### What is expected
Looking at the listing beneath, work out how many lines hold "caption" and report only that figure.

□ □ □ □ □ □ □

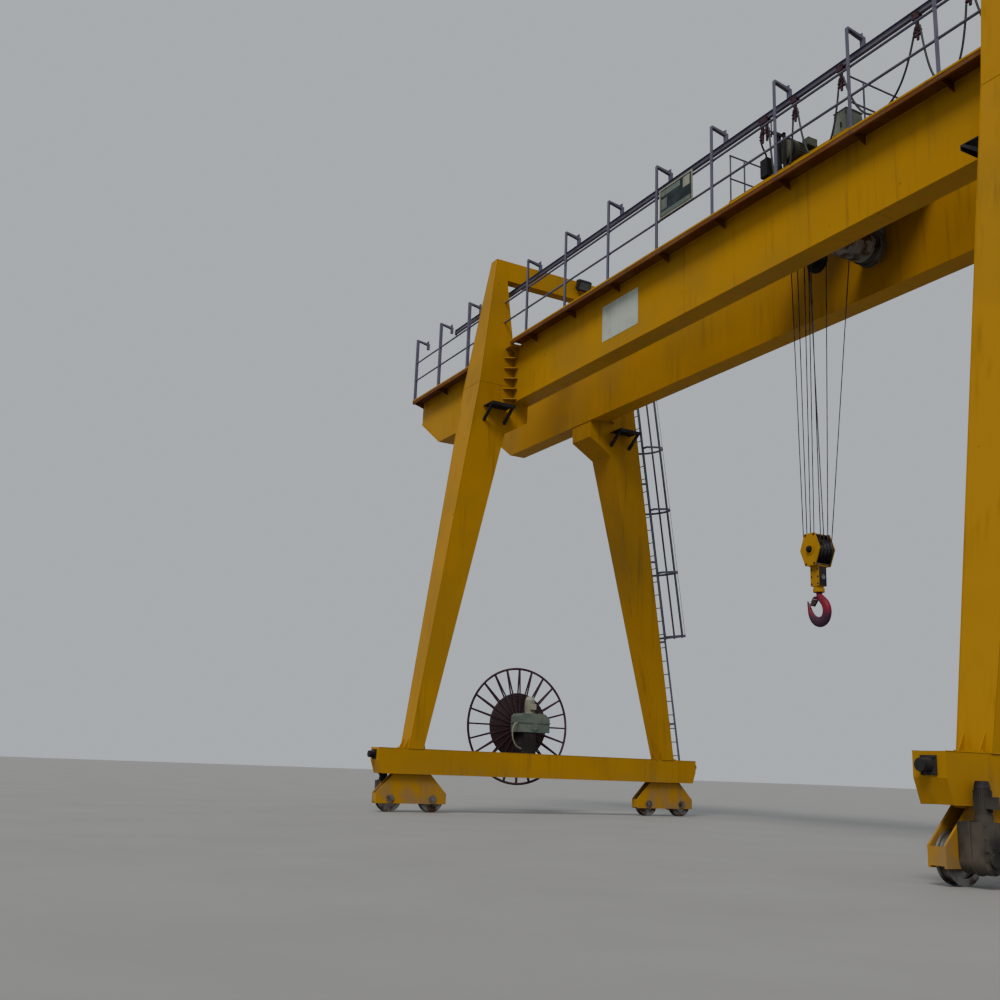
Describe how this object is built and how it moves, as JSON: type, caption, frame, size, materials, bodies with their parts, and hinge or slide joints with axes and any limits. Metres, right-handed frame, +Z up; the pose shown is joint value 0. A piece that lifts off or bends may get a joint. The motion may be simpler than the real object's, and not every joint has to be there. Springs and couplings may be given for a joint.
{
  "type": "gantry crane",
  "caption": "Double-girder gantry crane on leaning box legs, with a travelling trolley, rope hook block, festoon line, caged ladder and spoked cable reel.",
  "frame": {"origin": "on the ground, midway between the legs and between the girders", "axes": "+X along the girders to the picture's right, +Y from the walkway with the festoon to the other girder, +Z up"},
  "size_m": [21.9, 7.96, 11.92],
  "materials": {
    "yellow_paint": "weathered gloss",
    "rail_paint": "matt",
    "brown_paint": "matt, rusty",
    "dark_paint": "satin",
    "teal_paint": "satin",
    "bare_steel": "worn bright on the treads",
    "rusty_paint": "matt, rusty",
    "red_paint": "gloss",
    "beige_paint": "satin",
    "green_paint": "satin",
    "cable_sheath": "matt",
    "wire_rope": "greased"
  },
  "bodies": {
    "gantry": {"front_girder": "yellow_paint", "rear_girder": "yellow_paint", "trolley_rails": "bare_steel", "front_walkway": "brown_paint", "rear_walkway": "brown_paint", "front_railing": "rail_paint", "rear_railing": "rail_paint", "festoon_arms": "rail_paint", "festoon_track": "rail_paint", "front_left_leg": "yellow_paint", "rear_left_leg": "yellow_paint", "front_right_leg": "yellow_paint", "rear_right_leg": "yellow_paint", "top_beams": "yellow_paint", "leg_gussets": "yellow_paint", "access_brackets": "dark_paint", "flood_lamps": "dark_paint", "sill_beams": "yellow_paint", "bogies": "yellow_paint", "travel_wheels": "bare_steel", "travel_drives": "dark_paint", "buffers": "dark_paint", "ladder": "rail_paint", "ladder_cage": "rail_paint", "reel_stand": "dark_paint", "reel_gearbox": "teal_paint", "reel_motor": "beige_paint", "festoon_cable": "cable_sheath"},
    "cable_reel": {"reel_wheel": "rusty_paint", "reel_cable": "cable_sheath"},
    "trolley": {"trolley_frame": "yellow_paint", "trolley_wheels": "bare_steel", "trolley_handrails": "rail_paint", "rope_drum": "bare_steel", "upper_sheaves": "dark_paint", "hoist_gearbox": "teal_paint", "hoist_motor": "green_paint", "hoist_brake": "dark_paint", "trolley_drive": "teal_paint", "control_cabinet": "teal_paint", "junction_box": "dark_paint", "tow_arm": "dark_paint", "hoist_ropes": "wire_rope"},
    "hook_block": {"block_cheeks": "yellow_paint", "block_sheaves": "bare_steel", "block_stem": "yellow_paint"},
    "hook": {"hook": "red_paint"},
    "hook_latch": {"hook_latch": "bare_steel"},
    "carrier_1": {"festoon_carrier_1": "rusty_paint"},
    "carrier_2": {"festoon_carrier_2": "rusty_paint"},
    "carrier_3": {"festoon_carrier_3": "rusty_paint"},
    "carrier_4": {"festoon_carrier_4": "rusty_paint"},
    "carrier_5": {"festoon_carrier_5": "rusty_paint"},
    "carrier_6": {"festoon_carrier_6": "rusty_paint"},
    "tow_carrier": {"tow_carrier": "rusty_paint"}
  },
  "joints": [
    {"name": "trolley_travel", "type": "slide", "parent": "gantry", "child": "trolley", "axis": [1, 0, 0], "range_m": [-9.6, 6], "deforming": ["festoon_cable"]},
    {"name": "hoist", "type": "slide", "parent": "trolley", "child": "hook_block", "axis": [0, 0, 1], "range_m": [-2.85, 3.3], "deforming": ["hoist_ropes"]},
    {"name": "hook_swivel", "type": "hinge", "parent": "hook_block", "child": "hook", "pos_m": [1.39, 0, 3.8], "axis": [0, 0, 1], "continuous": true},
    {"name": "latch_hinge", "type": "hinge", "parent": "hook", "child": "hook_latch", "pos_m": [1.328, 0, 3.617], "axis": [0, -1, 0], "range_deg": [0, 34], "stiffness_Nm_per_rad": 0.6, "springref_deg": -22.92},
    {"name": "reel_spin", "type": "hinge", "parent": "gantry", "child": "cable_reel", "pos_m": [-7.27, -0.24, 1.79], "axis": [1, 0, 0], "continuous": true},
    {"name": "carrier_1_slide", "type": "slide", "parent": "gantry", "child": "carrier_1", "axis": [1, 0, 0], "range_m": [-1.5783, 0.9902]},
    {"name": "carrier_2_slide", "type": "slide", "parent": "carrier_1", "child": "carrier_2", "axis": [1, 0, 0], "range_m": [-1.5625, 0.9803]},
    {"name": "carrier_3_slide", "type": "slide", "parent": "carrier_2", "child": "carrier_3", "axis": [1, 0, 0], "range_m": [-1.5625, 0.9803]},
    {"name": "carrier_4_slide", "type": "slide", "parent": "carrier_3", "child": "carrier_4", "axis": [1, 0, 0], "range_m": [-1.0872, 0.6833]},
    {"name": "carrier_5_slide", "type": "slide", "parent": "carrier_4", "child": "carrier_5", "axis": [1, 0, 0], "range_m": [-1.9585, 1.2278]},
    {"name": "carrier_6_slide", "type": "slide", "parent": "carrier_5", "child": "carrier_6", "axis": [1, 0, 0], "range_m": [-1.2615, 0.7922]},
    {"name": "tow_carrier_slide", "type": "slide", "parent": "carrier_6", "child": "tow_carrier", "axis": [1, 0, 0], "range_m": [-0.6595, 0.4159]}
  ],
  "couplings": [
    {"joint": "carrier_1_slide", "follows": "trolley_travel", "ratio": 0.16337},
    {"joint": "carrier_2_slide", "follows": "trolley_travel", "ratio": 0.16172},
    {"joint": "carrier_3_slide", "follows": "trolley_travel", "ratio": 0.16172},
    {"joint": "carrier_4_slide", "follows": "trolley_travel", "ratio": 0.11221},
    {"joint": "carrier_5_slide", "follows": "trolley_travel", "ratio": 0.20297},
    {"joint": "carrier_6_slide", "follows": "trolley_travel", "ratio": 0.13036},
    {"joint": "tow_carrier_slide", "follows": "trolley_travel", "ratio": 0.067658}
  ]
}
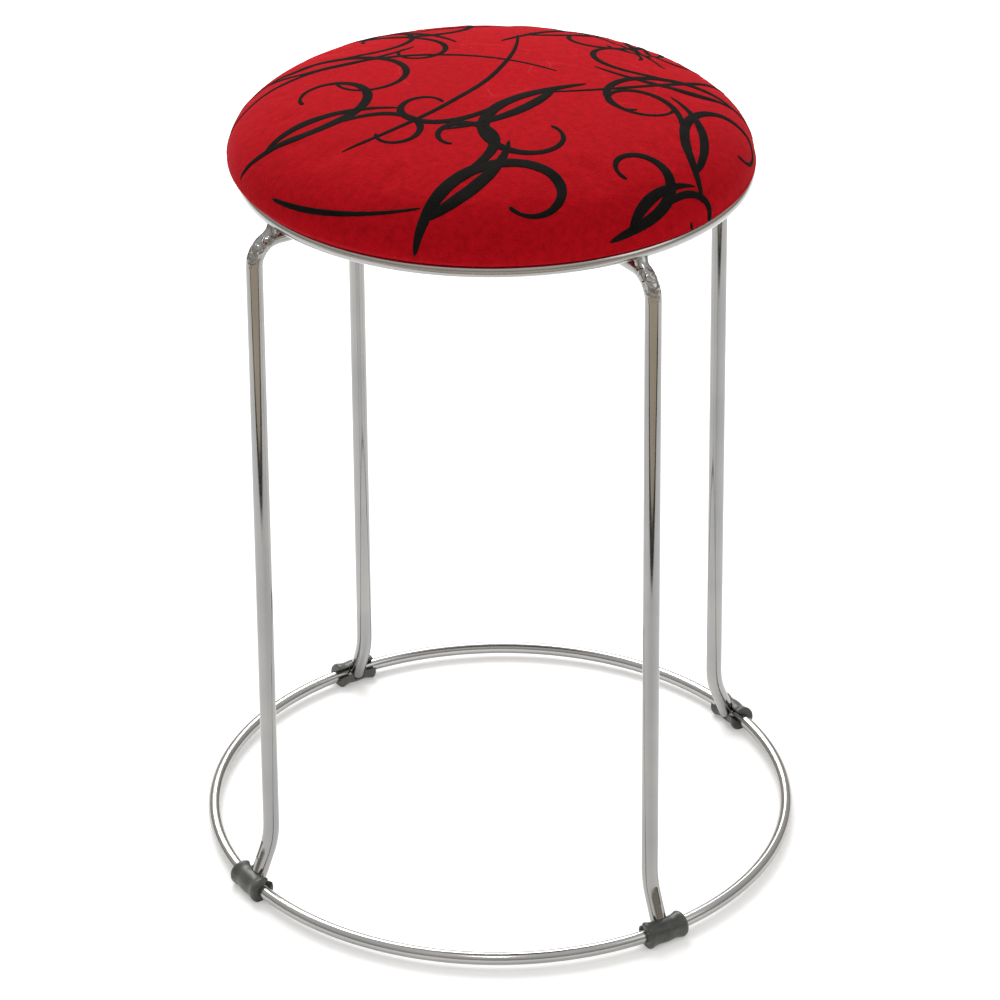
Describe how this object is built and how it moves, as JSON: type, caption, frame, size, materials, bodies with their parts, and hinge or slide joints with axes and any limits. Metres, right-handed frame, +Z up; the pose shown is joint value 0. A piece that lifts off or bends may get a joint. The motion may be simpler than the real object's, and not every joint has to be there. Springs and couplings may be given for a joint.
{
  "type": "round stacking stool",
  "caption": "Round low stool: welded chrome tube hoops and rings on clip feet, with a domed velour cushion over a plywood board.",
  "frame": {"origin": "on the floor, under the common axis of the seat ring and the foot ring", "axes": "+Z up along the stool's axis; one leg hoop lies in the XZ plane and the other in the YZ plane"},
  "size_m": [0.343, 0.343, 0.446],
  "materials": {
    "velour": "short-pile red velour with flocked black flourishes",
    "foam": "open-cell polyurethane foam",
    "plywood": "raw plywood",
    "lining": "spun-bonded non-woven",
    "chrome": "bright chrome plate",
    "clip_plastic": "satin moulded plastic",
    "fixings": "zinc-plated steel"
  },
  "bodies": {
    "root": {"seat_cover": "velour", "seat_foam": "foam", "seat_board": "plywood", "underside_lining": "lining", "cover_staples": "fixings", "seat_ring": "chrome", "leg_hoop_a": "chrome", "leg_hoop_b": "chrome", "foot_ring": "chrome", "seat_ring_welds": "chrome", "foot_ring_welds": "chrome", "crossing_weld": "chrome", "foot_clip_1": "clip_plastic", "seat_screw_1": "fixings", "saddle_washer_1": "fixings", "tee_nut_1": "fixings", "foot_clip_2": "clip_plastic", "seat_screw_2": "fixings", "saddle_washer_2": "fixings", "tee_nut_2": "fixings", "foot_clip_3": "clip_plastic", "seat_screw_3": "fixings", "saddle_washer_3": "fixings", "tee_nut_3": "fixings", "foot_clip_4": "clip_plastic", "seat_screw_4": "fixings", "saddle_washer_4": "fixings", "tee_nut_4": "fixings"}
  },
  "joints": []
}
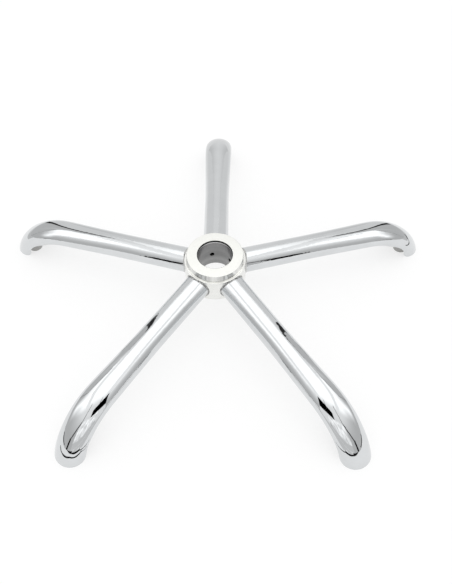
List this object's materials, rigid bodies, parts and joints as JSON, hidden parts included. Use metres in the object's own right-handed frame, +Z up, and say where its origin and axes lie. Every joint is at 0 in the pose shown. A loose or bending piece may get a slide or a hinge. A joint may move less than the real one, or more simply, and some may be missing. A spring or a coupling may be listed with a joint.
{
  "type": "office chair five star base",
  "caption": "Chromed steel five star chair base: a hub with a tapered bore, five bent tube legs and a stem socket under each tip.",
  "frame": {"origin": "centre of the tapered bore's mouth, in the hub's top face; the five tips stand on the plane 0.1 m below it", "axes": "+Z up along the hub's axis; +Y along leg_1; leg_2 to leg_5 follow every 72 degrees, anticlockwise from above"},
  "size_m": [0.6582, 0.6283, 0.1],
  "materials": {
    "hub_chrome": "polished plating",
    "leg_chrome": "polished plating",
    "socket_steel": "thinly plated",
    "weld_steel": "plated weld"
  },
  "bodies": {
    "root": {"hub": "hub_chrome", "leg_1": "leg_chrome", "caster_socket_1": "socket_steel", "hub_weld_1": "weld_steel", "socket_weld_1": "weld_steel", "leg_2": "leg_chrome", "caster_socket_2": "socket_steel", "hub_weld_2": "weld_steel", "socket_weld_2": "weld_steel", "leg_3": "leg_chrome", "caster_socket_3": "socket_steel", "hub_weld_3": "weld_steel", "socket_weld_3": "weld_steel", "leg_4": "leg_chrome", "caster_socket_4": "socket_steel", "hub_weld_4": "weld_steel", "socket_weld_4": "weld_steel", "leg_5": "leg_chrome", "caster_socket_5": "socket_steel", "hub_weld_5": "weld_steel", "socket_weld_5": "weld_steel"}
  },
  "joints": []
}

□ □ □ □ □ □ □

### Answer
5